Exercise data:
-.-.-
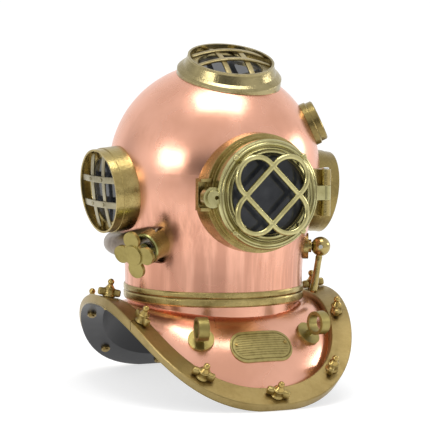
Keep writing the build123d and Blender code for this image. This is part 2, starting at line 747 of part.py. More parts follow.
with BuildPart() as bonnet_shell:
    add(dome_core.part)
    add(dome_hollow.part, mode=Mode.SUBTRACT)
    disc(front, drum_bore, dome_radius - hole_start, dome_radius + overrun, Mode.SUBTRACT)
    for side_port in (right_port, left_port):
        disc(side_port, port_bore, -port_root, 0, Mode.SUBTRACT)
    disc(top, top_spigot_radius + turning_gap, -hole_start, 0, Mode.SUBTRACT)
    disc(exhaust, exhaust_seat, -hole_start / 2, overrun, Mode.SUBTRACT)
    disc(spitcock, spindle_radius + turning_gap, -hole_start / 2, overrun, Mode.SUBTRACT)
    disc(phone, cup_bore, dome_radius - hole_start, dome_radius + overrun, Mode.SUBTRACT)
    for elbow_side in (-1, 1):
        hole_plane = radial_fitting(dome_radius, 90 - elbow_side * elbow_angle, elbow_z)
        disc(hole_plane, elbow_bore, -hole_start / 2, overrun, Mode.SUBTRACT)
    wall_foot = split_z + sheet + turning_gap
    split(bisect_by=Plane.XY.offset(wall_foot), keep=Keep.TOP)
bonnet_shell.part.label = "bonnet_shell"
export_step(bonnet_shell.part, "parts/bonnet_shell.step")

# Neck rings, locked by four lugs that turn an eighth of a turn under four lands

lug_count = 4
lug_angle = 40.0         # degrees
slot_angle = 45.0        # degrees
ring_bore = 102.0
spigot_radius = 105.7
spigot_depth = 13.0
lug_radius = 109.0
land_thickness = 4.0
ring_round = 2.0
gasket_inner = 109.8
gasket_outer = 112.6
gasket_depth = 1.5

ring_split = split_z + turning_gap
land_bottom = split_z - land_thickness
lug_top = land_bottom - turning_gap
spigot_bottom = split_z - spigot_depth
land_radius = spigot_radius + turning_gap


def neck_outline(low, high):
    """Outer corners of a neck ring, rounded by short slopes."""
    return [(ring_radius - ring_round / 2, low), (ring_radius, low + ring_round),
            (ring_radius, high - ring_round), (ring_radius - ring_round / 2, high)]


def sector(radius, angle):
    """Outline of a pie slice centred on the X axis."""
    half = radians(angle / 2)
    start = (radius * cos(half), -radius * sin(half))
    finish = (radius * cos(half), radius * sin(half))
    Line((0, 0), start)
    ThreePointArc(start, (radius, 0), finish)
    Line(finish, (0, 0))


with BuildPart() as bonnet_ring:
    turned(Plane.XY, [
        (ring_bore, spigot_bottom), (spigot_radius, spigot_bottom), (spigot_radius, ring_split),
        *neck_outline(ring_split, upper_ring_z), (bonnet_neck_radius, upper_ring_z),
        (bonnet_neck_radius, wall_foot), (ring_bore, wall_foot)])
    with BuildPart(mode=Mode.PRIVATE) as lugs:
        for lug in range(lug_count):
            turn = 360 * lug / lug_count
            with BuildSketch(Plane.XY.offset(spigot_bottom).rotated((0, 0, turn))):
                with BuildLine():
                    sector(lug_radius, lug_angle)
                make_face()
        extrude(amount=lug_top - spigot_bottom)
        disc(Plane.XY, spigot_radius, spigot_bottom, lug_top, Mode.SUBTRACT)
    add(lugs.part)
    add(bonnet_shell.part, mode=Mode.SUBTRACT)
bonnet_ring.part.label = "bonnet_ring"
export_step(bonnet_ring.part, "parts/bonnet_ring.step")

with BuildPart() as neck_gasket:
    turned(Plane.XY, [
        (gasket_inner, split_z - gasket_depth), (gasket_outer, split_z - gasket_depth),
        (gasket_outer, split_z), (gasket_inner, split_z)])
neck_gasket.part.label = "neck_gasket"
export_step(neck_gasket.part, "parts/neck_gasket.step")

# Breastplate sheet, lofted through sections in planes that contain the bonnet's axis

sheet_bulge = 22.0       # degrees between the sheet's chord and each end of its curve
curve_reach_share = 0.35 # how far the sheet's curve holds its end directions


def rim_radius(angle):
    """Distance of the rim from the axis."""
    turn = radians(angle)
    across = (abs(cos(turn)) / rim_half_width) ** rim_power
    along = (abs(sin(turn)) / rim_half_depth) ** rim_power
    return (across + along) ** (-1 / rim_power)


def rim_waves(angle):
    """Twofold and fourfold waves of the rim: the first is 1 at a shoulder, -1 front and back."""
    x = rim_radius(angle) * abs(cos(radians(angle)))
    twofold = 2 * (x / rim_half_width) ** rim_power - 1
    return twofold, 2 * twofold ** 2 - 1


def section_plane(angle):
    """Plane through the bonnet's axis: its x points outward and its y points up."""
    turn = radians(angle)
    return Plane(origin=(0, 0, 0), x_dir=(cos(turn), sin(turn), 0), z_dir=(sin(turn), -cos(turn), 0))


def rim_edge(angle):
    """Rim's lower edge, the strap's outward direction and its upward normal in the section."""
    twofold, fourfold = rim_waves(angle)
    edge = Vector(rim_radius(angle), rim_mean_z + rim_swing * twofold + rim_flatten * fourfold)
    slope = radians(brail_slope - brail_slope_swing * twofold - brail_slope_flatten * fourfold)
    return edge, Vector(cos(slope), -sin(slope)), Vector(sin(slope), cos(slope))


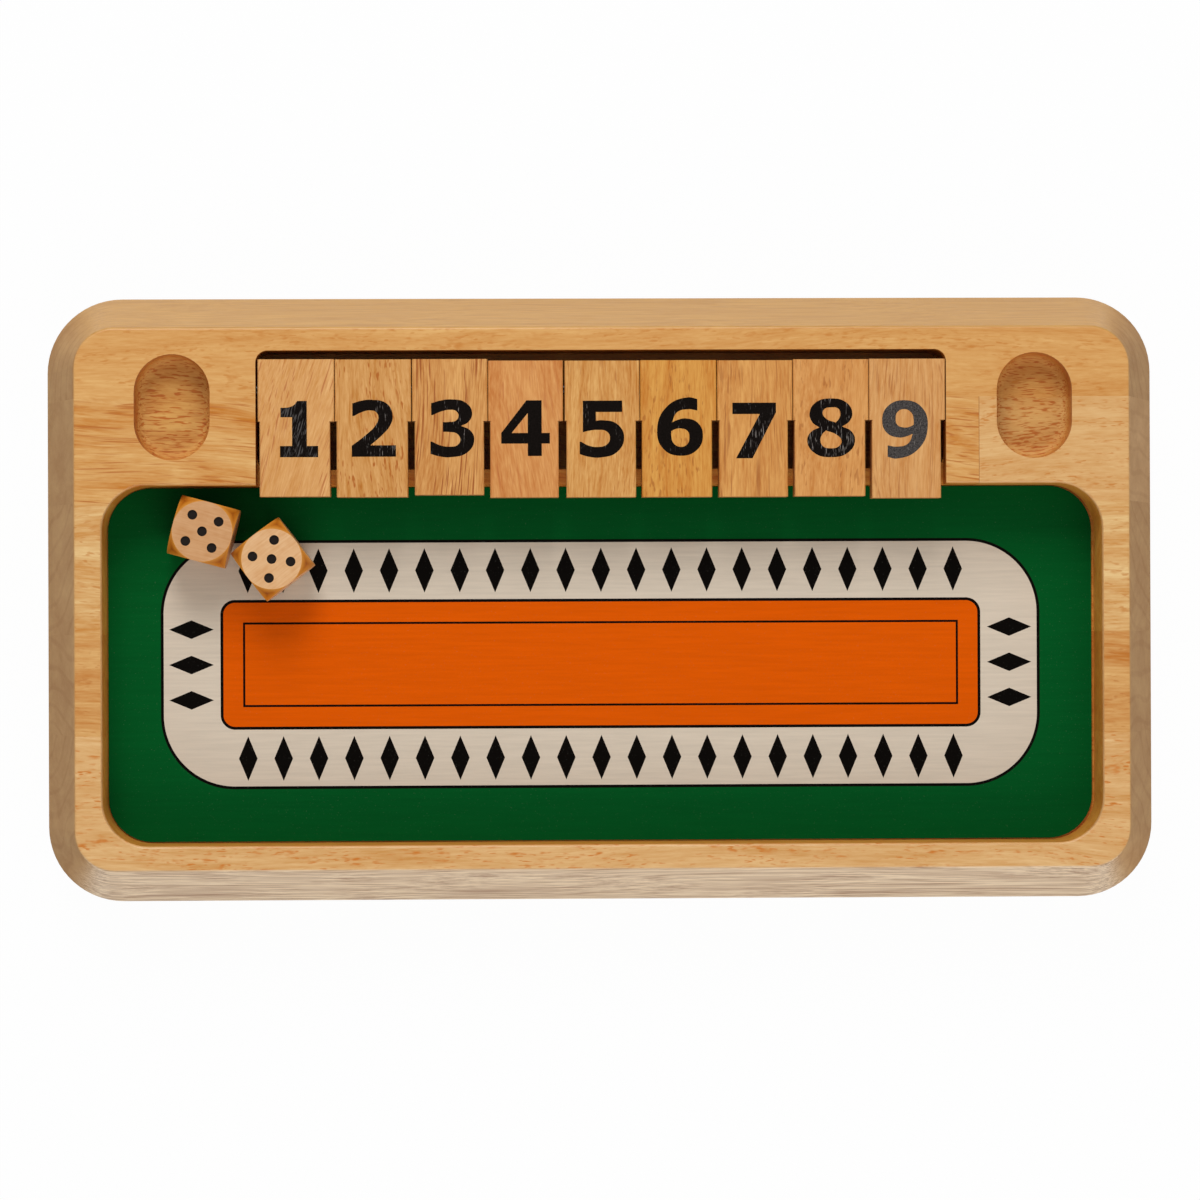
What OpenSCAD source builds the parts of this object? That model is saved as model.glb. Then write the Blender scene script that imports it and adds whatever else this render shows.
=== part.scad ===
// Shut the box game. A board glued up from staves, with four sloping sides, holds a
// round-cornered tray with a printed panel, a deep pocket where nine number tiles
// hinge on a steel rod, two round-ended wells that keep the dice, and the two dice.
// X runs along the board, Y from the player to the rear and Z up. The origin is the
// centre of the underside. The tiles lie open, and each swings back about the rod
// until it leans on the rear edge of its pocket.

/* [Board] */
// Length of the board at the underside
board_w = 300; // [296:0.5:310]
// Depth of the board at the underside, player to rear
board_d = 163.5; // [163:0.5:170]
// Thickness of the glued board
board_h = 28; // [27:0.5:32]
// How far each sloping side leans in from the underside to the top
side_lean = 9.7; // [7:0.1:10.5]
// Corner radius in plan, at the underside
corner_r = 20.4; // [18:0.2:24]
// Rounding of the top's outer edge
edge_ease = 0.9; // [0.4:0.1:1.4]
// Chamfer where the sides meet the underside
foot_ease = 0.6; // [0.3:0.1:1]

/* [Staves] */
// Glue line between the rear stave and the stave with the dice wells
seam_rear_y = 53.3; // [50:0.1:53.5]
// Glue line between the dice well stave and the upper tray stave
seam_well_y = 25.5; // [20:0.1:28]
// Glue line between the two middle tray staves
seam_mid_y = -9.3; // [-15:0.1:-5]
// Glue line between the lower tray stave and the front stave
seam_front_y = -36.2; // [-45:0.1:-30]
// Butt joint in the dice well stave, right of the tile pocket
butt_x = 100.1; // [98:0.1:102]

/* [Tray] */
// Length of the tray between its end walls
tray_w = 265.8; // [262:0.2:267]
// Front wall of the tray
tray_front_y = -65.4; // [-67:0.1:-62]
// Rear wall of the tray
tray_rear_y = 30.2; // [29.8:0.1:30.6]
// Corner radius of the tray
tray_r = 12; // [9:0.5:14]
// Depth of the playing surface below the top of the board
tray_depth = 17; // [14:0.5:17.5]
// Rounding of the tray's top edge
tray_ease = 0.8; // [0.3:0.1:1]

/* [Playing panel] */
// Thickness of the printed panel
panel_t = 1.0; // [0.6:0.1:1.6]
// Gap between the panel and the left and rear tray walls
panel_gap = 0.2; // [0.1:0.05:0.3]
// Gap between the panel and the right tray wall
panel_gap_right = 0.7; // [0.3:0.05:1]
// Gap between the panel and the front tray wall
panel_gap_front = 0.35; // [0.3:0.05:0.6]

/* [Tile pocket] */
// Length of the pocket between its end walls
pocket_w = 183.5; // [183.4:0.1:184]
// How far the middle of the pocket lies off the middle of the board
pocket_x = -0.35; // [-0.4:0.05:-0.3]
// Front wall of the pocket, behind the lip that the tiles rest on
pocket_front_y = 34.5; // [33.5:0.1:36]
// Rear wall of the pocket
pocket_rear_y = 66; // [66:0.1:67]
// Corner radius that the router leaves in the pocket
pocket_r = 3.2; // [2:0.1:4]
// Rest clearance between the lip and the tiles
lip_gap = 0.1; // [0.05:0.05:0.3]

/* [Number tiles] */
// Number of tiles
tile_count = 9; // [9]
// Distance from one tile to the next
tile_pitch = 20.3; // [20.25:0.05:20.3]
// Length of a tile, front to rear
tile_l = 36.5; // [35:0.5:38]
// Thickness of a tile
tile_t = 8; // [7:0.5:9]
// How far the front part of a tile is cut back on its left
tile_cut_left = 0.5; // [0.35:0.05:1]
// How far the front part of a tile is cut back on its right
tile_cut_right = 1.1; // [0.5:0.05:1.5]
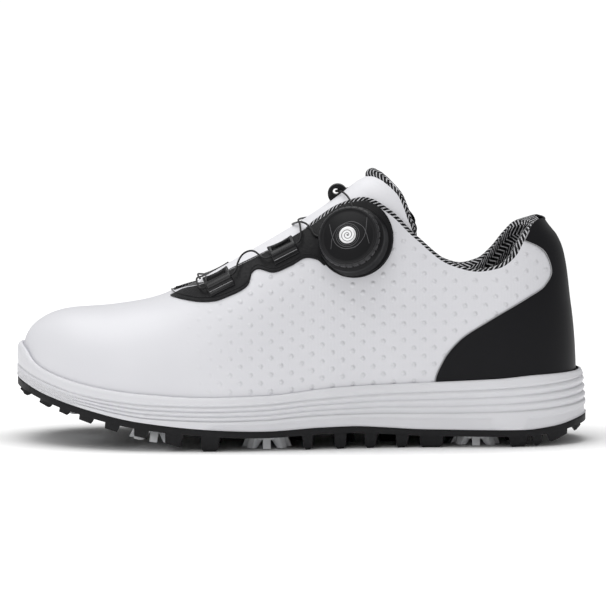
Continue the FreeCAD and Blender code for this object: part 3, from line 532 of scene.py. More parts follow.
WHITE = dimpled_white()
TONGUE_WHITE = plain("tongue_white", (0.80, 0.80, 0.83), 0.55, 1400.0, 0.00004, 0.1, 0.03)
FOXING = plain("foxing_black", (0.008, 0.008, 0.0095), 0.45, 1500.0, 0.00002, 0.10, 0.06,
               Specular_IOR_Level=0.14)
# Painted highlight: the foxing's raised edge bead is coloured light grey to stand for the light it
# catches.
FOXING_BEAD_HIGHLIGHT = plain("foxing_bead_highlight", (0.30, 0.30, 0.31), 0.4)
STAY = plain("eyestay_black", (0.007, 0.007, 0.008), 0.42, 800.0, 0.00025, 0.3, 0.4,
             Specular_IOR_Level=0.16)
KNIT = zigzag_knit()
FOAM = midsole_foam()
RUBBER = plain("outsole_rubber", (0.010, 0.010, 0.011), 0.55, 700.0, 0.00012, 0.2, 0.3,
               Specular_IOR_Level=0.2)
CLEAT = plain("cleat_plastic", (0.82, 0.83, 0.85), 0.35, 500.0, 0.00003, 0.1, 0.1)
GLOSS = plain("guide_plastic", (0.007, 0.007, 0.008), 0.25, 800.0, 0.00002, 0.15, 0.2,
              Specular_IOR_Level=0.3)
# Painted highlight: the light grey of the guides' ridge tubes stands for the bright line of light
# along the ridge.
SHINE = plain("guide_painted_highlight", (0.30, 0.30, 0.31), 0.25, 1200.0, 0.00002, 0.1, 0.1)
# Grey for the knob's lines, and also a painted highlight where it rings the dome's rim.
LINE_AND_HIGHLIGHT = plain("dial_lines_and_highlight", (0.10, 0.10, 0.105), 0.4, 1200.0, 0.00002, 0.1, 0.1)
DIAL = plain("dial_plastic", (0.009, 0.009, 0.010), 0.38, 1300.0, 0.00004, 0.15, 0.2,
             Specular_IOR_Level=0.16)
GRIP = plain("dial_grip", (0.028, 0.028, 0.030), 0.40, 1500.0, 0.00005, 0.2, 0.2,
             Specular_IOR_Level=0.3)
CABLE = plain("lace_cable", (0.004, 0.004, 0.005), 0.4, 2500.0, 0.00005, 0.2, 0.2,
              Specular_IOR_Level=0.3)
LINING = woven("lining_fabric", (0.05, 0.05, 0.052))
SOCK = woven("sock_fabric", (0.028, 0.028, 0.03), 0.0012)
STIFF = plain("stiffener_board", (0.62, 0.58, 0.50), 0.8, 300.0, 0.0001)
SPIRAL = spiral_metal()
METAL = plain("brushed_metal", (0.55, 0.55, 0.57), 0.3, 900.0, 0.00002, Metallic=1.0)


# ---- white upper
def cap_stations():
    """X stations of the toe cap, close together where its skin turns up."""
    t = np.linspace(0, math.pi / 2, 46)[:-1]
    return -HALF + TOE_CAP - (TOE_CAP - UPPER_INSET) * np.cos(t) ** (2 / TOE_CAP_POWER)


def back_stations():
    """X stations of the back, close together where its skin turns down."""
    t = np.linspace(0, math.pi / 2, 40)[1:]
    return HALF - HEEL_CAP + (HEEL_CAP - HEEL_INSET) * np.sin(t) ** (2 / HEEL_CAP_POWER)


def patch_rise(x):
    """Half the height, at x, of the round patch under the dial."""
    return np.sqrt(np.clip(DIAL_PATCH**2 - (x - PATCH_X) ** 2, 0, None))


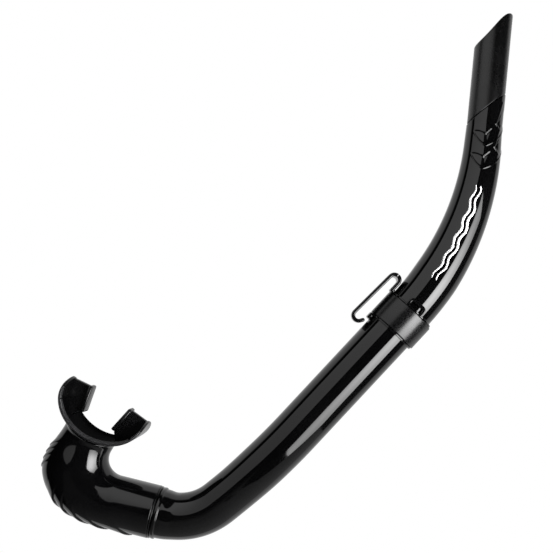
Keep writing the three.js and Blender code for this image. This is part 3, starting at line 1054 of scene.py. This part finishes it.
-.-.-
Required work:
Return, please, the lines of the data from the first through the line containing "Line(finish, (0, 0))", both kept, exactly as they stand and nothing more.

The response:
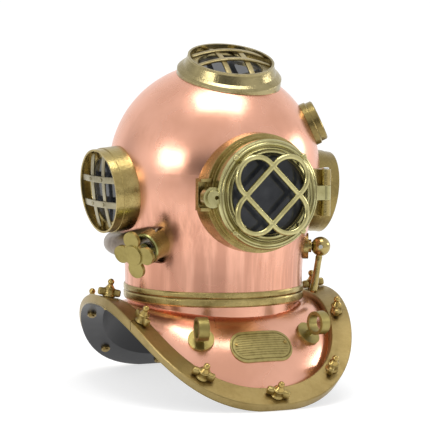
Keep writing the build123d and Blender code for this image. This is part 2, starting at line 747 of part.py. More parts follow.
with BuildPart() as bonnet_shell:
    add(dome_core.part)
    add(dome_hollow.part, mode=Mode.SUBTRACT)
    disc(front, drum_bore, dome_radius - hole_start, dome_radius + overrun, Mode.SUBTRACT)
    for side_port in (right_port, left_port):
        disc(side_port, port_bore, -port_root, 0, Mode.SUBTRACT)
    disc(top, top_spigot_radius + turning_gap, -hole_start, 0, Mode.SUBTRACT)
    disc(exhaust, exhaust_seat, -hole_start / 2, overrun, Mode.SUBTRACT)
    disc(spitcock, spindle_radius + turning_gap, -hole_start / 2, overrun, Mode.SUBTRACT)
    disc(phone, cup_bore, dome_radius - hole_start, dome_radius + overrun, Mode.SUBTRACT)
    for elbow_side in (-1, 1):
        hole_plane = radial_fitting(dome_radius, 90 - elbow_side * elbow_angle, elbow_z)
        disc(hole_plane, elbow_bore, -hole_start / 2, overrun, Mode.SUBTRACT)
    wall_foot = split_z + sheet + turning_gap
    split(bisect_by=Plane.XY.offset(wall_foot), keep=Keep.TOP)
bonnet_shell.part.label = "bonnet_shell"
export_step(bonnet_shell.part, "parts/bonnet_shell.step")

# Neck rings, locked by four lugs that turn an eighth of a turn under four lands

lug_count = 4
lug_angle = 40.0         # degrees
slot_angle = 45.0        # degrees
ring_bore = 102.0
spigot_radius = 105.7
spigot_depth = 13.0
lug_radius = 109.0
land_thickness = 4.0
ring_round = 2.0
gasket_inner = 109.8
gasket_outer = 112.6
gasket_depth = 1.5

ring_split = split_z + turning_gap
land_bottom = split_z - land_thickness
lug_top = land_bottom - turning_gap
spigot_bottom = split_z - spigot_depth
land_radius = spigot_radius + turning_gap


def neck_outline(low, high):
    """Outer corners of a neck ring, rounded by short slopes."""
    return [(ring_radius - ring_round / 2, low), (ring_radius, low + ring_round),
            (ring_radius, high - ring_round), (ring_radius - ring_round / 2, high)]


def sector(radius, angle):
    """Outline of a pie slice centred on the X axis."""
    half = radians(angle / 2)
    start = (radius * cos(half), -radius * sin(half))
    finish = (radius * cos(half), radius * sin(half))
    Line((0, 0), start)
    ThreePointArc(start, (radius, 0), finish)
    Line(finish, (0, 0))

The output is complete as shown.